## WHAT YOU ARE ASKED TO DO
Send back all the data below, exactly as given.

++++ STORED DATA

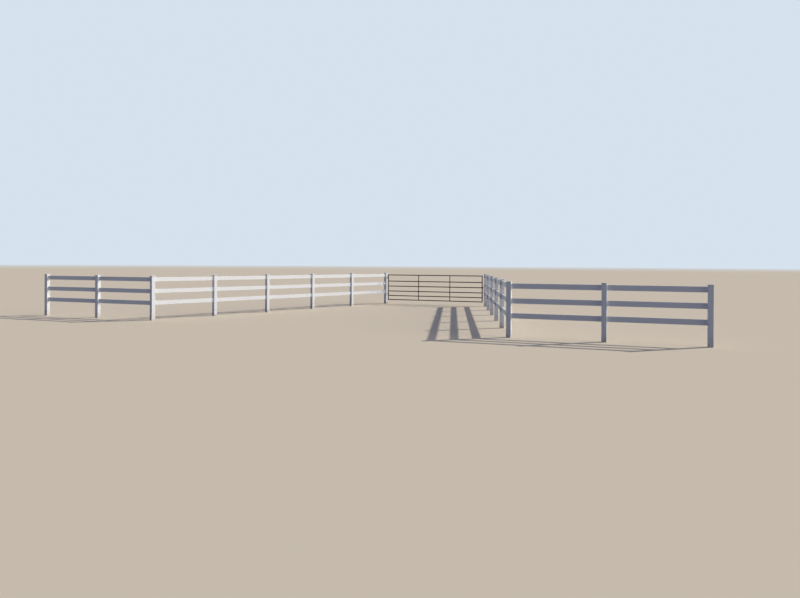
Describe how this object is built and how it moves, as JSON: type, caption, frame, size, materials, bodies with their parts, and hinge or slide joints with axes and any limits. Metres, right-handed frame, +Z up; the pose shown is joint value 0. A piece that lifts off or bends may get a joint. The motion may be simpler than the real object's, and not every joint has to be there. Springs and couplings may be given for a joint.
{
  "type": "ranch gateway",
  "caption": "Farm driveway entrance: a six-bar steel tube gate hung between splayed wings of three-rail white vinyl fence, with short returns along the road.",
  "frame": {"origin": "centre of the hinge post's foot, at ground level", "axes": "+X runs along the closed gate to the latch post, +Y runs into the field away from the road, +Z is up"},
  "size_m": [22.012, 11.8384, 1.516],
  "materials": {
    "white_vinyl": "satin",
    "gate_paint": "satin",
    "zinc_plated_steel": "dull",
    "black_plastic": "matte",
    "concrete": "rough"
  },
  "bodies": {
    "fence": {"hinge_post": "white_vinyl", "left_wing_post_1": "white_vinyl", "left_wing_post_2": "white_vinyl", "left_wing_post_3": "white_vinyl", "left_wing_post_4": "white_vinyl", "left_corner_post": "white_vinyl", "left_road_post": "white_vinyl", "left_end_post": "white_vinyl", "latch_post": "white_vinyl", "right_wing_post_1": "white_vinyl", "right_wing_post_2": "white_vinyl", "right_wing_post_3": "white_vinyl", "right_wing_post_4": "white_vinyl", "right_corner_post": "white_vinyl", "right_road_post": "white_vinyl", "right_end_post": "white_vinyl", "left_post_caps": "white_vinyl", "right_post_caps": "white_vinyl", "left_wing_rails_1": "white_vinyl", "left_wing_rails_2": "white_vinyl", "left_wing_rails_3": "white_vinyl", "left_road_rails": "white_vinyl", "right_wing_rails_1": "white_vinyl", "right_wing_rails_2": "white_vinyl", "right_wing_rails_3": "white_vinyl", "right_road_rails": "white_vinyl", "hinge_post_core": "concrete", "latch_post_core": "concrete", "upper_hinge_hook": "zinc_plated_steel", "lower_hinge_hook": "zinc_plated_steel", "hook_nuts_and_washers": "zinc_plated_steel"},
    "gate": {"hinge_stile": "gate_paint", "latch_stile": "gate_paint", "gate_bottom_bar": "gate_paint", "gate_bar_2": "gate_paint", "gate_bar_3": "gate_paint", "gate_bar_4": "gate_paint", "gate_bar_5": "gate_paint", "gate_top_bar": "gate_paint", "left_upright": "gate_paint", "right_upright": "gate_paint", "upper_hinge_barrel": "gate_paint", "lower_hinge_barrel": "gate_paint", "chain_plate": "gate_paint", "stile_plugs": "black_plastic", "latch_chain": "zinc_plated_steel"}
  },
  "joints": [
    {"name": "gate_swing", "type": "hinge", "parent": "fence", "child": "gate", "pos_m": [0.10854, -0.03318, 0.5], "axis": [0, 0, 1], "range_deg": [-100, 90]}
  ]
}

++++++++

## WRITTEN ANSWER
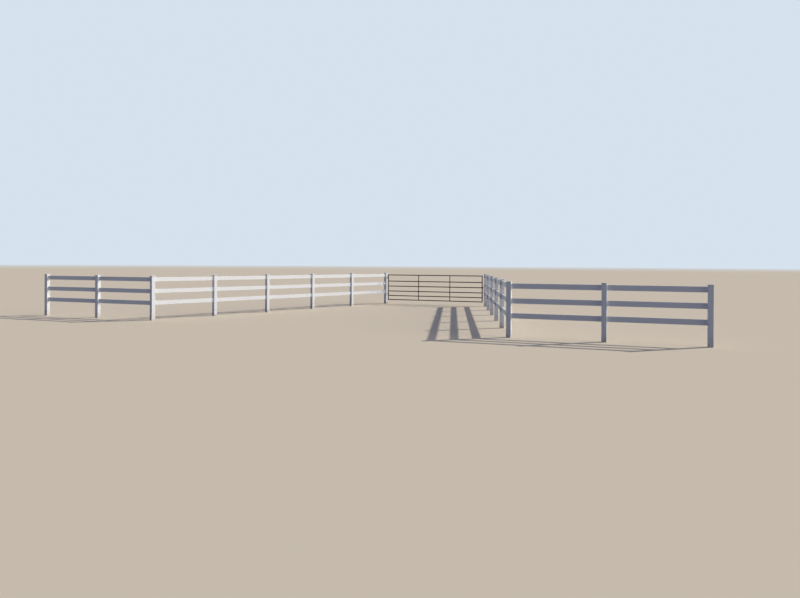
Describe how this object is built and how it moves, as JSON: type, caption, frame, size, materials, bodies with their parts, and hinge or slide joints with axes and any limits. Metres, right-handed frame, +Z up; the pose shown is joint value 0. A piece that lifts off or bends may get a joint. The motion may be simpler than the real object's, and not every joint has to be there. Springs and couplings may be given for a joint.
{
  "type": "ranch gateway",
  "caption": "Farm driveway entrance: a six-bar steel tube gate hung between splayed wings of three-rail white vinyl fence, with short returns along the road.",
  "frame": {"origin": "centre of the hinge post's foot, at ground level", "axes": "+X runs along the closed gate to the latch post, +Y runs into the field away from the road, +Z is up"},
  "size_m": [22.012, 11.8384, 1.516],
  "materials": {
    "white_vinyl": "satin",
    "gate_paint": "satin",
    "zinc_plated_steel": "dull",
    "black_plastic": "matte",
    "concrete": "rough"
  },
  "bodies": {
    "fence": {"hinge_post": "white_vinyl", "left_wing_post_1": "white_vinyl", "left_wing_post_2": "white_vinyl", "left_wing_post_3": "white_vinyl", "left_wing_post_4": "white_vinyl", "left_corner_post": "white_vinyl", "left_road_post": "white_vinyl", "left_end_post": "white_vinyl", "latch_post": "white_vinyl", "right_wing_post_1": "white_vinyl", "right_wing_post_2": "white_vinyl", "right_wing_post_3": "white_vinyl", "right_wing_post_4": "white_vinyl", "right_corner_post": "white_vinyl", "right_road_post": "white_vinyl", "right_end_post": "white_vinyl", "left_post_caps": "white_vinyl", "right_post_caps": "white_vinyl", "left_wing_rails_1": "white_vinyl", "left_wing_rails_2": "white_vinyl", "left_wing_rails_3": "white_vinyl", "left_road_rails": "white_vinyl", "right_wing_rails_1": "white_vinyl", "right_wing_rails_2": "white_vinyl", "right_wing_rails_3": "white_vinyl", "right_road_rails": "white_vinyl", "hinge_post_core": "concrete", "latch_post_core": "concrete", "upper_hinge_hook": "zinc_plated_steel", "lower_hinge_hook": "zinc_plated_steel", "hook_nuts_and_washers": "zinc_plated_steel"},
    "gate": {"hinge_stile": "gate_paint", "latch_stile": "gate_paint", "gate_bottom_bar": "gate_paint", "gate_bar_2": "gate_paint", "gate_bar_3": "gate_paint", "gate_bar_4": "gate_paint", "gate_bar_5": "gate_paint", "gate_top_bar": "gate_paint", "left_upright": "gate_paint", "right_upright": "gate_paint", "upper_hinge_barrel": "gate_paint", "lower_hinge_barrel": "gate_paint", "chain_plate": "gate_paint", "stile_plugs": "black_plastic", "latch_chain": "zinc_plated_steel"}
  },
  "joints": [
    {"name": "gate_swing", "type": "hinge", "parent": "fence", "child": "gate", "pos_m": [0.10854, -0.03318, 0.5], "axis": [0, 0, 1], "range_deg": [-100, 90]}
  ]
}